Mary’s application to the Foreign Mission Board to go to Calabar was accepted. She travelled to Edinburgh for a three month training course in the skills that were thought to be important to become a missionary. Many of the practical skills that Mary already had as a skilled weaver and a resourceful woman having grown up in very difficult circumstances, were probably more useful for the life she was about to embark on.

Before she left Dundee, the congregation of the Wishart Church presented her with a gold watch.

On 5th August 1876 at the age of 28 she boarded the SS Ethiopia at Liverpool sailing to Duke Town in Calabar. The journey from Britain to West Africa in 1876 took about five weeks. Like most new missionaries at the time, she travelled with set ideas about the work to be done and some misconceptions about the native people and their country. Many of these ideas were about to change.

 

God wouldn’t send me all this way just to drown on your silly old ship. Mary’s reply when a young ship’s officer asked if she was frightened when there was a storm during the journey at the Bay of Biscay.

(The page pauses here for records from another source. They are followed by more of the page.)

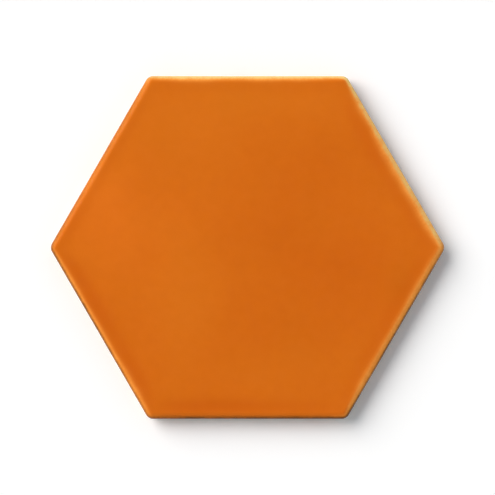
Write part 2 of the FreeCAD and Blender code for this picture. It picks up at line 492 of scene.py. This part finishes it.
# the look of each side of the rim, in the order of FACING: how light the thin glaze on the
# arris is, with a painted highlight that makes it lightest on the top and upper right sides,
# and over how many millimetres; how dark the painted shade along the outermost edge is,
# strongest on the bottom and lower sides; how strongly the glaze pools inside the rim
ARRIS_HIGHLIGHT = (0.78, 1.15, 0.20, 0.36, 0.05, 0.46)
ARRIS_WIDTH = (2.6, 2.2, 1.8, 1.8, 2.0, 1.5)
ARRIS_MIDDLE = (1.5, 0.2, 1.2, 1.8, 1.0, 3.0)
EDGE_SHADE = (0.0, 0.08, 0.42, 0.78, 1.0, 0.85)
EDGE_SHADE_WIDTH = (3.0, 3.0, 3.0, 2.4, 3.0, 2.0)
POOL = (0.50, 0.10, 0.50, 0.85, 0.70, 0.55)
POOL_MIDDLE = (8.5, 7.0, 5.0, 7.0, 7.5, 8.0)
POOL_WIDTH = (4.0, 3.0, 3.5, 4.6, 3.4, 4.0)
# how much all three wander along the rim
ARRIS_WANDER, EDGE_SHADE_WANDER, POOL_WANDER = 0.22, 0.3, 0.25
# how wide the light line and how strong the pools still are at a corner, what share of a
# side the corners take up, and over how many millimetres the light line changes there
ARRIS_AT_CORNERS, POOL_AT_CORNERS, CORNER_SHARE, TONE_BLEND = 0.72, 0.35, 0.32, 2.5
# in mm inside the arris: where the light line ends on the side and where the painted shade
# does, where the light line gives way to the painted shade, and where that shade is full
TONE_END, EDGE_SHADE_END, TONE_GIVES_WAY, EDGE_SHADE_FULL = (-1.9, -0.5), (-1.1, 0.1), (0.8, -0.2), 0.3

# soft clouds in the glaze: middle x and y, how far they reach along both, how light they are,
# and how yellow; together they leave the face lighter to the left and darker to the right
CLOUDS = (
    (-84, 18, 15, 22, 0.82, -0.30),
    (-52, 6, 26, 34, 0.35, -0.10),
    (-36, -26, 12, 24, 0.25, 0.35),
    (-34, 72, 34, 16, 0.32, 0.40),
    (10, 86, 46, 8, 0.25, 0.30),
    (18, 8, 20, 24, -0.42, -0.20),
    (54, -10, 22, 16, -0.48, -0.25),
    (44, 48, 20, 16, -0.26, -0.05),
    (20, -50, 22, 18, -0.40, 0.0),
    (70, -30, 20, 24, -0.25, -0.15),
    (-60, -50, 20, 16, 0.10, 0.0),
    (40, -74, 26, 12, 0.05, 0.15),
    (-79, 24, 7, 11, 0.30, -0.05),
    (-18, -91, 20, 3, -0.55, -0.05),
    (91, -21, 6, 10, -0.45, 0.30),
)


def paint_facts(shape):
    """The facts that the material reads, one value for each point."""
    xy = np.concatenate(shape.points)[:, :2]
    inward = shape.fact("inward")
    share = np.mod(np.arctan2(xy[:, 1], xy[:, 0]) / (2 * math.pi), 1)
    wander = RimWaves(41, [3, 5, 9, 14, 21, 33, 47])(share)
    pool_wander = RimWaves(42, [2, 5, 8, 13, 19])(share)
    along = smooth(0.0, CORNER_SHARE, corner_gap(xy))

    width = by_side(xy, ARRIS_WIDTH) * (1 + ARRIS_WANDER * wander)
    width = width * (ARRIS_AT_CORNERS + (1 - ARRIS_AT_CORNERS) * along)
    beyond = np.maximum(inward - by_side(xy, ARRIS_MIDDLE), 0)
    # the light line of thin glaze on the arris, partly a painted highlight, lightest on the top
    # side
    arris_highlight = by_side(xy, ARRIS_HIGHLIGHT, TONE_BLEND) * bell(beyond, 0, width)
    # painted shade along the outermost edge, strongest on the bottom and lower sides
    edge_shade = by_side(xy, EDGE_SHADE) * (1 - EDGE_SHADE_WANDER * wander)
    edge_shade = edge_shade * smooth(by_side(xy, EDGE_SHADE_WIDTH), EDGE_SHADE_FULL, inward)
    # both end where the side starts, the light line because the glaze is thicker again there;
    # on the sides with painted shade the light line ends before the shade
    arris_highlight = arris_highlight * smooth(*TONE_END, inward)
    arris_highlight = arris_highlight * (1 - by_side(xy, EDGE_SHADE) * smooth(*TONE_GIVES_WAY, inward))
    edge_shade = edge_shade * smooth(*EDGE_SHADE_END, inward)

    pool = by_side(xy, POOL) * (POOL_AT_CORNERS + (1 - POOL_AT_CORNERS) * along)
    pool = pool * (1 + POOL_WANDER * pool_wander)
    pool = pool * bell(inward, by_side(xy, POOL_MIDDLE), by_side(xy, POOL_WIDTH))

    light = np.zeros(len(xy))
    yellow = np.zeros(len(xy))
    for x, y, far_x, far_y, how_light, how_yellow in CLOUDS:
        spread = np.exp(-(((xy[:, 0] - x) / far_x) ** 2 + ((xy[:, 1] - y) / far_y) ** 2) / 2)
        light += how_light * spread
        yellow += how_yellow * spread
    facts = {"arris": arris_highlight, "edge_shade": edge_shade, "pool": pool, "light": light, "yellow": yellow}
    return facts | {name: shape.fact(name) for name in ("over", "deep", "side")}


def make_mesh(shape):
    points = np.concatenate(shape.points)
    on_face = (shape.fact("over") > 0) & (shape.fact("side") == 0)
    fade = smooth(*FACE_FADE, shape.fact("inward")[on_face])
    points[on_face, 2] += face_height(points[on_face, :2]) * fade
    points[:, 2] += THICKNESS
    mesh = bpy.data.meshes.new("glazed_tile")
    mesh.from_pydata((points * MM).tolist(), [], [tuple(map(int, f)) for f in shape.faces])
    mesh.polygons.foreach_set("use_smooth", [not f for f in shape.flat])
    for name, values in paint_facts(shape).items():
        attribute = mesh.attributes.new(name, "FLOAT", "POINT")
        attribute.data.foreach_set("value", values.astype(np.float32))
    mesh.update()
    return mesh


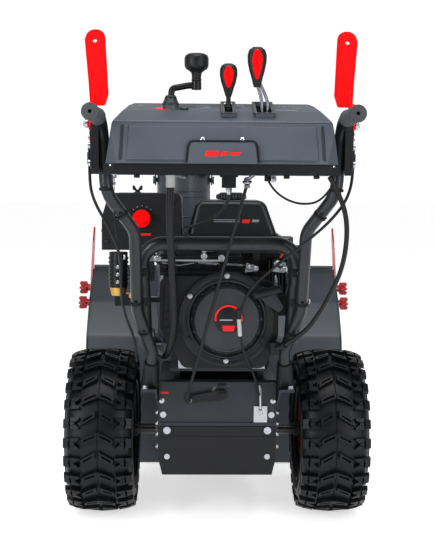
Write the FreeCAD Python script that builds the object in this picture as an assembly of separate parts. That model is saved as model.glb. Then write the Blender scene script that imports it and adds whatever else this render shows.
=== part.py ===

Dundee City Council, Dundee Art Galleries & Museums: Calabar mission fields map

First impressions of Calabar

The port at Duke town would have been busy with traders and other traffic as she arrived, but extremely different from the whaling and textile port of Dundee that she was familiar with. The blazing sunshine, tropical greenery and very different smells and sounds would have been an overwhelming contrast to what she was accustomed to. Mud huts of different sizes with woven roofs were the main form of housing.

The mission at Calabar had been established in 1846, so by the time Mary Slessor arrived there in 1876 it was a thriving place with many missionaries and other staff. Some of those who were there to greet her on her arrival had been in Duke Town for many years.

Mary set to work quickly teaching the children and working in the dispensary. She began to learn the local language, Efik, so that she could communicate with the local people. With red hair, blue eyes and a strong Dundonian accent, she would have stood out among the other missionary workers.

She soon began to adapt to the new environment, abandoning some of the Victorian dress  styles which missionaries from Britain still wore, but were impractical for active work in a hot climate and she cut her hair short. She also ate the local food. Many missionaries ate food which had been transported from Britain, but this was expensive. She was sending money from her missionary salary back to Dundee to support her mother and two sisters and so tried to save as much as possible.